Search code examples
androidlinuxreverse-engineeringgot

Understanding PLT, GOT and hooking them (Linux and Android)


I am trying to better understand PLT and GOT.

  • Since every Linux executable has a PLT and a GOT, does it mean that in a process, there are more than one PLT and one GOT?
  • When people talk about hooking PLT or GOT, which ones are they referring to? I assume they are referring to the main executable's PLT and GOT?
  • How do PLT hooking actually work? PLT contains assembly instructions that jump to the GOT (which contains an entry for the address). So does PLT hooking means patching the actual assembly instructions to jump to a different address and GOT hooking simply replaces the address entry?

Solution

    1. Yes, there are more than one .plt and .got.plt sections presented in the process memory
    2. No, they are usually referring to the .got.plt sections of shared libraries. I will explain more on this point later.

    PLT (Procedure Linkage Table) is introduced for dynamic linking. A hooking method that exploits how linker relies on this mechanism can be called PLT hook. Especially, one can change the (functions') symbol resolving or binding results by modifying data in the .got.plt section.

    Here is a much simplied model:

    Suppose E is your executable and L is a (to be) linked share library for E. When L is loaded and the linker finishes the whole linking process for L, the .got.plt (could be other section with different names, but serve as the same function) is filled by values read from the .dynsym sections of L and its dependencies. Note that .dynsym consists of symbols to be exported from L and to be imported into L

    When all shared libraries of E are loaded, the linker starts to fill the .got.plt section of E, which enables E to find all of its import symbols (there are no exported ones).

    The above process of filling .got.plt is called relocation, which is determined by the .rel.* and .dynsym sections. The relocation section indicates the address in .got.plt to be filled with new values (i.e., addresses of functions in memory), and the new values are computed using offsets given in the .dynsym section.
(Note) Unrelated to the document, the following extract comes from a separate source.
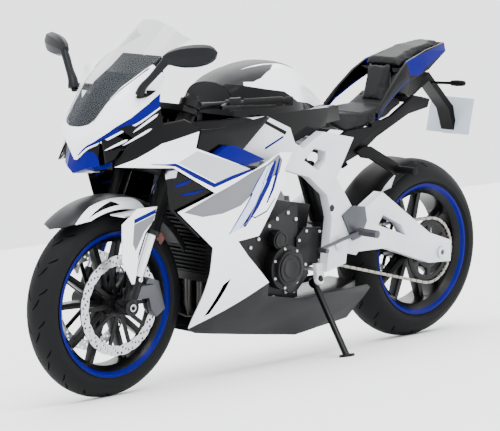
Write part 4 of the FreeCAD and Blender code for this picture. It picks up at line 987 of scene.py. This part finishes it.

    Now suppose E calls an imported function f from L. Then f appears both in the .got.plt sections of E and L, which are filled with the same value, i.e., the memory address of f. This reveals how linker reacts when an address is queried: it uses information of the ELF file to return a position, i.e., a .got.plt entry address in memory, and in this address, the address of the queried function is stored. That is to say, the returned value from linker, for example, the result of some dlsym call, is an integer that can be cast as a pointer to function.

    Recall that the assemble codes to call f will do the following:

    1. jump to the .plt section of E,
    2. then jump to the .got.plt part of E, read the value there, which is the address of f in memory
    3. read the address of f and execute it

    To do a PLT hook, one can choose to:

    1. modify the values stored in the .got.plt table of E, which will hook calls of f from E.
    2. modify the values stored in the .got.plt table of L, so that dlsym and new loaded libraries will execute the hooked function.
    3. change the .dynsym section of L, which can acheive similar effect of the second method, and thus will be considered the same method as 2.

    Both methods have their limits. The first one hooks functions imported from those already loaded libraries, but won't change the result of dlsym. The second one cannot hook functions that are directly called using their absolute address.

    To simplify more for memory, .got.plt will appear in every ELF for a process using dynamic linking. For a given function f in L, a pointer is firstly defined in L pointing to the memory address of f (the .got.plt entry for f in L is filled), then its dereference value is used to create a pointer for E (the .got.plt entry for f in E is filled). PLT hooks can change the dereference value of pointers in E or L. If the pointer changed is in E, then only calls of f from E will be hooked. If the pointer changed is in L, the dlsym will reference the hooked function and all later loaded libaries will be affected (since the pointers to f in them are created using the dereference value we have changed).

    In most usage case, the first method is applied to a shared library. That is to say, we hook functions that are imported into the target library. Both methods are called PLT hook, and change the so called GOT (Global Offset Table). Since in the second one the function address may be stored in other sections, I personally prefer the name PLT hook.